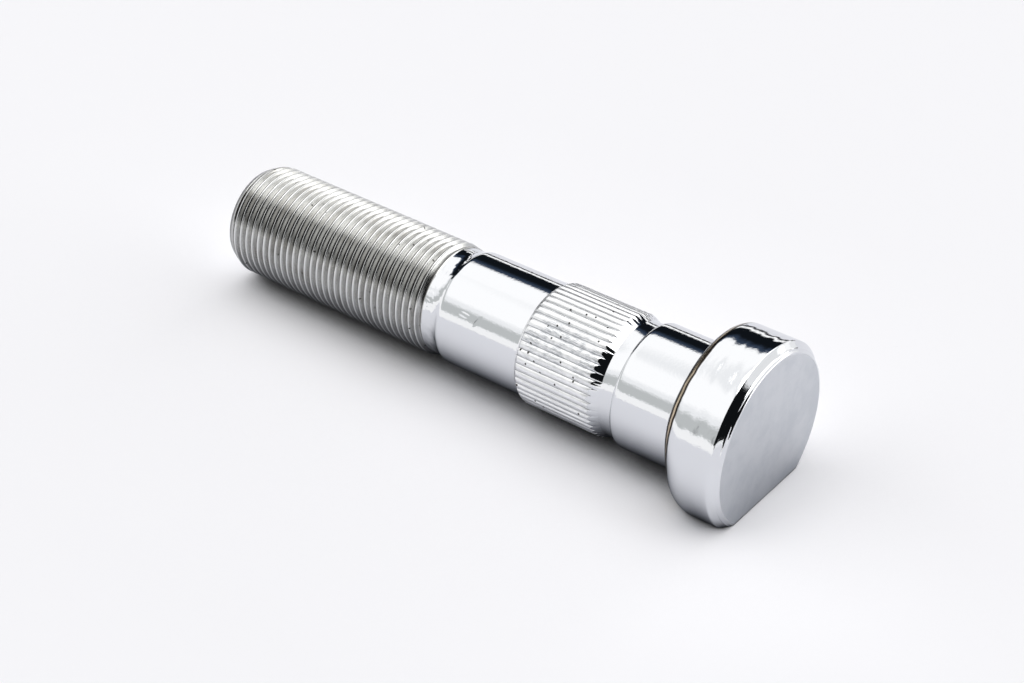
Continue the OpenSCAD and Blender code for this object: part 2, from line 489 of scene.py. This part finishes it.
corner_edges = np.empty(len(mesh.loops), dtype=np.int32)
mesh.loops.foreach_get("edge_index", corner_edges)
open_edges = np.count_nonzero(np.bincount(corner_edges, minlength=len(mesh.edges)) != 2)
print("mesh:", len(all_points), "points,", len(mesh.loops) - 2 * len(faces), "triangles,",
      open_edges, "edges without two faces")

# %% [markdown]
# A material is a handful of linked nodes. They could be placed by hand in the shader editor, but
# one small function that adds a node with its settings and links can be run again and again.
# Colours are written as the eye knows them, in sRGB hex, and turned to linear light once.
# The first of them is the plating: bright zinc over steel, nearly white with a breath of grey.

# %% Node and colour helpers


def linear(hex_colour):
    """sRGB to linear light: each channel over 255, then the standard power curve."""
    c = np.array([int(hex_colour[i:i + 2], 16) / 255 for i in (0, 2, 4)])
    c = np.where(c <= 0.04045, c / 12.92, ((c + 0.055) / 1.055) ** 2.4)
    return (*[float(v) for v in c], 1.0)


def add_node(tree, kind, inputs=None, **settings):
    """Adds a node, makes its settings, and fills or links its inputs, by number or by the name of
    an input in use. A node given as an input stands for the first of its outputs in use."""
    node = tree.nodes.new("ShaderNode" + kind)
    for name, value in settings.items():
        setattr(node, name, value)
    for name, value in (inputs or {}).items():
        socket = node.inputs[name] if isinstance(name, int) else next(
            s for s in node.inputs if s.enabled and s.name == name)
        if isinstance(value, bpy.types.Node):
            value = next(s for s in value.outputs if s.enabled)
        if isinstance(value, bpy.types.NodeSocket):
            tree.links.new(value, socket)
        else:
            socket.default_value = value
    return node


def new_tree(owner):
    """An empty node tree for a material or a world."""
    owner.use_nodes = True
    owner.node_tree.nodes.clear()
    return owner.node_tree


# Settings that many nodes share: soft steps, and mixing colours
SMOOTH, COLOURS = {"interpolation_type": "SMOOTHSTEP"}, {"data_type": "RGBA"}
PLATE = linear("E4E5E7")
print("the plating in linear light:", [round(v, 3) for v in PLATE[:3]])

# %% [markdown]
# Marks and grain follow the turned shape, so the materials need places on the stud itself:
# how far along the axis, and at which angle round it. They could be stored in the mesh as an
# attribute, but nodes work them out at every pixel. Object coordinates lie level with the floor,
# and a Mapping node takes out the lean of the stud, which is less than a degree.

# %% Places on the stud
LEAN = float(np.arctan2(AXIS[2], AXIS[0]))
TURN_BACK = np.array([[np.cos(LEAN), 0, np.sin(LEAN)], [0, 1, 0], [-np.sin(LEAN), 0, np.cos(LEAN)]])
SHIFT = np.array([TOTAL_L, 0, 0]) - TURN_BACK @ FACE_CENTRE
SKIN_R = 11.0


def stud_places(tree):
    """Places in mm: the point itself, its station, its distance from the axis, its height above
    the near side's middle in degrees (90 is the top), and its place on the unrolled skin, which
    is the station and the girth, that angle times the radius of 11 mm."""
    where = add_node(tree, "TexCoord").outputs["Object"]
    point = add_node(tree, "VectorMath", {0: where, 1: (1 / MM,) * 3}, operation="MULTIPLY")
    own = add_node(tree, "Mapping", {
        "Vector": point, "Location": tuple(SHIFT), "Rotation": (0.0, LEAN, 0.0)})
    parts = add_node(tree, "SeparateXYZ", {"Vector": own})
    across = add_node(tree, "VectorMath", {0: own, 1: (0.0, 1.0, 1.0)}, operation="MULTIPLY")
    radius = add_node(tree, "VectorMath", {0: across}, operation="LENGTH")
    near = add_node(tree, "Math", {0: parts.outputs["Y"], 1: -1.0}, operation="MULTIPLY")
    turn = add_node(tree, "Math", {0: parts.outputs["Z"], 1: near}, operation="ARCTAN2")
    degrees = add_node(tree, "Math", {0: turn}, operation="DEGREES")
    girth = add_node(tree, "Math", {0: turn, 1: SKIN_R}, operation="MULTIPLY")
    skin = add_node(tree, "CombineXYZ", {"X": parts.outputs["X"], "Y": girth})
    return {"point": point, "station": parts.outputs["X"], "radius": radius,
            "degrees": degrees, "skin": skin}


def new_finish(name):
    """The node tree of the mesh's next material, and its places on the stud."""
    material = bpy.data.materials.new(name)
    mesh.materials.append(material)
    tree = new_tree(material)
    return tree, stud_places(tree)


print("the materials turn by", round(np.degrees(LEAN), 3), "degrees")

# %% [markdown]
# The plating has a few dark pits, where dirt or a bubble kept the zinc off. They could be painted
# by hand, but a cell pattern scatters them: each cell has one seed, and only some cells get a pit.

# %% Pits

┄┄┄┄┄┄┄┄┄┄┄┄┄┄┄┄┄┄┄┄

◆ Goal of the exercise:
Reproduce all the data word for word.

◆ Solution:
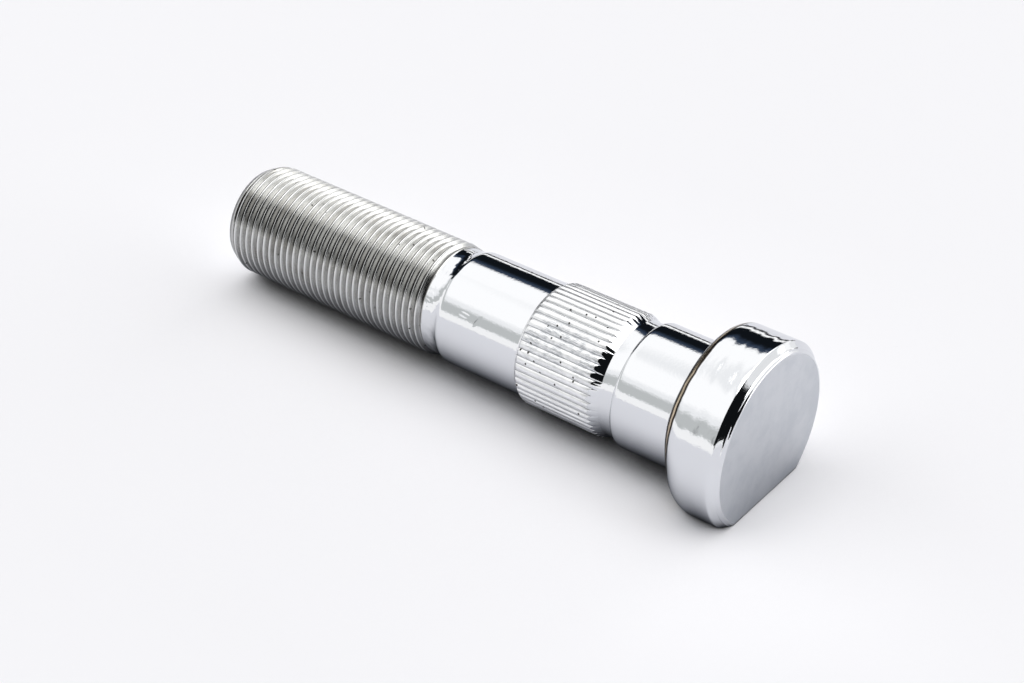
Continue the OpenSCAD and Blender code for this object: part 2, from line 489 of scene.py. This part finishes it.
corner_edges = np.empty(len(mesh.loops), dtype=np.int32)
mesh.loops.foreach_get("edge_index", corner_edges)
open_edges = np.count_nonzero(np.bincount(corner_edges, minlength=len(mesh.edges)) != 2)
print("mesh:", len(all_points), "points,", len(mesh.loops) - 2 * len(faces), "triangles,",
      open_edges, "edges without two faces")

# %% [markdown]
# A material is a handful of linked nodes. They could be placed by hand in the shader editor, but
# one small function that adds a node with its settings and links can be run again and again.
# Colours are written as the eye knows them, in sRGB hex, and turned to linear light once.
# The first of them is the plating: bright zinc over steel, nearly white with a breath of grey.

# %% Node and colour helpers


def linear(hex_colour):
    """sRGB to linear light: each channel over 255, then the standard power curve."""
    c = np.array([int(hex_colour[i:i + 2], 16) / 255 for i in (0, 2, 4)])
    c = np.where(c <= 0.04045, c / 12.92, ((c + 0.055) / 1.055) ** 2.4)
    return (*[float(v) for v in c], 1.0)


def add_node(tree, kind, inputs=None, **settings):
    """Adds a node, makes its settings, and fills or links its inputs, by number or by the name of
    an input in use. A node given as an input stands for the first of its outputs in use."""
    node = tree.nodes.new("ShaderNode" + kind)
    for name, value in settings.items():
        setattr(node, name, value)
    for name, value in (inputs or {}).items():
        socket = node.inputs[name] if isinstance(name, int) else next(
            s for s in node.inputs if s.enabled and s.name == name)
        if isinstance(value, bpy.types.Node):
            value = next(s for s in value.outputs if s.enabled)
        if isinstance(value, bpy.types.NodeSocket):
            tree.links.new(value, socket)
        else:
            socket.default_value = value
    return node


def new_tree(owner):
    """An empty node tree for a material or a world."""
    owner.use_nodes = True
    owner.node_tree.nodes.clear()
    return owner.node_tree


# Settings that many nodes share: soft steps, and mixing colours
SMOOTH, COLOURS = {"interpolation_type": "SMOOTHSTEP"}, {"data_type": "RGBA"}
PLATE = linear("E4E5E7")
print("the plating in linear light:", [round(v, 3) for v in PLATE[:3]])

# %% [markdown]
# Marks and grain follow the turned shape, so the materials need places on the stud itself:
# how far along the axis, and at which angle round it. They could be stored in the mesh as an
# attribute, but nodes work them out at every pixel. Object coordinates lie level with the floor,
# and a Mapping node takes out the lean of the stud, which is less than a degree.

# %% Places on the stud
LEAN = float(np.arctan2(AXIS[2], AXIS[0]))
TURN_BACK = np.array([[np.cos(LEAN), 0, np.sin(LEAN)], [0, 1, 0], [-np.sin(LEAN), 0, np.cos(LEAN)]])
SHIFT = np.array([TOTAL_L, 0, 0]) - TURN_BACK @ FACE_CENTRE
SKIN_R = 11.0


def stud_places(tree):
    """Places in mm: the point itself, its station, its distance from the axis, its height above
    the near side's middle in degrees (90 is the top), and its place on the unrolled skin, which
    is the station and the girth, that angle times the radius of 11 mm."""
    where = add_node(tree, "TexCoord").outputs["Object"]
    point = add_node(tree, "VectorMath", {0: where, 1: (1 / MM,) * 3}, operation="MULTIPLY")
    own = add_node(tree, "Mapping", {
        "Vector": point, "Location": tuple(SHIFT), "Rotation": (0.0, LEAN, 0.0)})
    parts = add_node(tree, "SeparateXYZ", {"Vector": own})
    across = add_node(tree, "VectorMath", {0: own, 1: (0.0, 1.0, 1.0)}, operation="MULTIPLY")
    radius = add_node(tree, "VectorMath", {0: across}, operation="LENGTH")
    near = add_node(tree, "Math", {0: parts.outputs["Y"], 1: -1.0}, operation="MULTIPLY")
    turn = add_node(tree, "Math", {0: parts.outputs["Z"], 1: near}, operation="ARCTAN2")
    degrees = add_node(tree, "Math", {0: turn}, operation="DEGREES")
    girth = add_node(tree, "Math", {0: turn, 1: SKIN_R}, operation="MULTIPLY")
    skin = add_node(tree, "CombineXYZ", {"X": parts.outputs["X"], "Y": girth})
    return {"point": point, "station": parts.outputs["X"], "radius": radius,
            "degrees": degrees, "skin": skin}


def new_finish(name):
    """The node tree of the mesh's next material, and its places on the stud."""
    material = bpy.data.materials.new(name)
    mesh.materials.append(material)
    tree = new_tree(material)
    return tree, stud_places(tree)


print("the materials turn by", round(np.degrees(LEAN), 3), "degrees")

# %% [markdown]
# The plating has a few dark pits, where dirt or a bubble kept the zinc off. They could be painted
# by hand, but a cell pattern scatters them: each cell has one seed, and only some cells get a pit.

# %% Pits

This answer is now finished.